Spiral red oak leg of a 1675–1720 leather chair, possibly made in Philadelphia. Lanza photograph.

About half the works in the study center are from the monumental collection of early American furniture, silver, pewter, glass, and other decorative artworks amassed, in a sustained patriotic fervor, by the New York lawyer and government official Francis P. Garvan in the early decades of the twentieth century. In 1930, seven years before his death, he donated the collection to Yale, his alma mater, in the name of his wife, Mabel Brady Garvan. Having no place to put it, the school dispersed the collection around the campus and at historic sites in the East until the early 1950s when, as Gordon explains, “Mabel made the challenge that the objects in the collection should be brought back together and studied.” In 1959 the study center’s first curator, Meyric Rogers, finally drew everything together at the York Street location. Scholars made do. “We never put glass in front of our objects; we wanted students to be able to feel the turning of a seventeenth-century chair leg,” Gordon says, but he adds that even after six decades the frustrations endured: “We did everything we could to make the basement on York Street a museum space, but we couldn’t make it work.”

Foot of a c. 1815–1825 maple and birch side chair, one of a set of three, made in New York. Lanza photograph.
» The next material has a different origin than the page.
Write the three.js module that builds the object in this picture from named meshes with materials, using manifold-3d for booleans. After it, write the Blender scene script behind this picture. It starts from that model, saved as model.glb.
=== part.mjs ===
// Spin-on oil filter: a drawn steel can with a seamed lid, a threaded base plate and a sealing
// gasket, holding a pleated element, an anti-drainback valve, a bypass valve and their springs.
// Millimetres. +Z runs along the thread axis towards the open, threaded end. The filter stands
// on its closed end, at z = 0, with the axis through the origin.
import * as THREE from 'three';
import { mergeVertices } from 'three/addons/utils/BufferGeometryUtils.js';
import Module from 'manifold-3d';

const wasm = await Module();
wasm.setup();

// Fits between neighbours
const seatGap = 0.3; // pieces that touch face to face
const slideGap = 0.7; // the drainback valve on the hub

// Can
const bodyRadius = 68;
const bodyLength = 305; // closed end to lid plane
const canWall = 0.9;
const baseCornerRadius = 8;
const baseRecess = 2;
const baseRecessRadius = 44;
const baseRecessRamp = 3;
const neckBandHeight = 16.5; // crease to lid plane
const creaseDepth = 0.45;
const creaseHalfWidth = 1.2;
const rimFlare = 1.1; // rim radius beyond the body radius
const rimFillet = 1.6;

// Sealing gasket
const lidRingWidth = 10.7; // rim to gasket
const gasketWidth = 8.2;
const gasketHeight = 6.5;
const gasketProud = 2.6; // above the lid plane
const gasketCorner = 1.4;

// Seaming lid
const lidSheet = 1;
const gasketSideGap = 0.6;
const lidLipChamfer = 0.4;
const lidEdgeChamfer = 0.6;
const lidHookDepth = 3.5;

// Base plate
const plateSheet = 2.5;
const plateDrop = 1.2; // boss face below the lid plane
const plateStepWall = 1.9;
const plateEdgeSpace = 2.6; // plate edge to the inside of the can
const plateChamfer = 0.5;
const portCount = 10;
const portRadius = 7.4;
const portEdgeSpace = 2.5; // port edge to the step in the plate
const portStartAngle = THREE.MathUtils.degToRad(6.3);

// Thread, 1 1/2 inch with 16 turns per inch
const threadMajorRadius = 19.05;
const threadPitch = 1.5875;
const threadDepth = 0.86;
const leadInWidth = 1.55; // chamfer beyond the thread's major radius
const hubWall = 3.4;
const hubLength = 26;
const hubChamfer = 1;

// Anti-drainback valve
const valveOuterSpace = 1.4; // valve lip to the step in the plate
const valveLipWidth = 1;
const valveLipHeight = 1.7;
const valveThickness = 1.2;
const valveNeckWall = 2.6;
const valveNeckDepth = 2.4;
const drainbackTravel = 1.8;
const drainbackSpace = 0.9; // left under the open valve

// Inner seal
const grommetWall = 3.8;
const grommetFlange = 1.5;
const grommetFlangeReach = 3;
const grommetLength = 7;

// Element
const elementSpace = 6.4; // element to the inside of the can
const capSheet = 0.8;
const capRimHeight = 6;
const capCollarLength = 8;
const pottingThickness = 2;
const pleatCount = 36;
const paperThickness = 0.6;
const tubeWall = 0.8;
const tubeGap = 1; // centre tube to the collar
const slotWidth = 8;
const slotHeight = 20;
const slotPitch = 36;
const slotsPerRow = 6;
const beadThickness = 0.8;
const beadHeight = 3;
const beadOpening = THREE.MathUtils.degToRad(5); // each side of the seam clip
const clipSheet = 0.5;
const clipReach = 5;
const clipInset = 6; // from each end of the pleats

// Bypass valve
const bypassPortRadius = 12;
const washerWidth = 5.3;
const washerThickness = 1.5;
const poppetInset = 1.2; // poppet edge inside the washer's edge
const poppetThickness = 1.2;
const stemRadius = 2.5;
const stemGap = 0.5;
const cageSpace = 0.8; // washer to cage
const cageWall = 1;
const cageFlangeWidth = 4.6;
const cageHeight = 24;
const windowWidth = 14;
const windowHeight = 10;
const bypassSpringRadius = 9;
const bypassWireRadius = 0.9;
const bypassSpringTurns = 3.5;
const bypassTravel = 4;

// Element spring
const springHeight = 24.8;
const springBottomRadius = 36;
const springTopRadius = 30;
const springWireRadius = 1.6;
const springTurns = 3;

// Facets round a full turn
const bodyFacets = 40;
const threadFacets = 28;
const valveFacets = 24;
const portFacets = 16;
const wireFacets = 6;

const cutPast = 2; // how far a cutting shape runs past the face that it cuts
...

But that was then. The center’s fresh accommodations include numerous noteworthy features. Larger and heavier furniture pieces sit on palettes that can be moved with a forklift for 360-degree study. There are twenty interpretive display panels and cabinets showing, for example, drawer pulls and escutcheons by stylistic period, or an array of wood samples cut radially to reveal the distinctive grain of each. One particularly striking feature is a wall covered in architectural elements that Garvan collected, such as window frames and wooden mantelpieces. “Much of that was in storage and we’re thrilled to bring out examples of great interior architecture,” Kane says. “So often the woodworkers carving the chair legs were the same people carving the door frames and moldings.”

The study center is open for a weekly public tour. And if you like pizza, as ever we recommend Frank Pepe’s—sorry about that, Sally’s.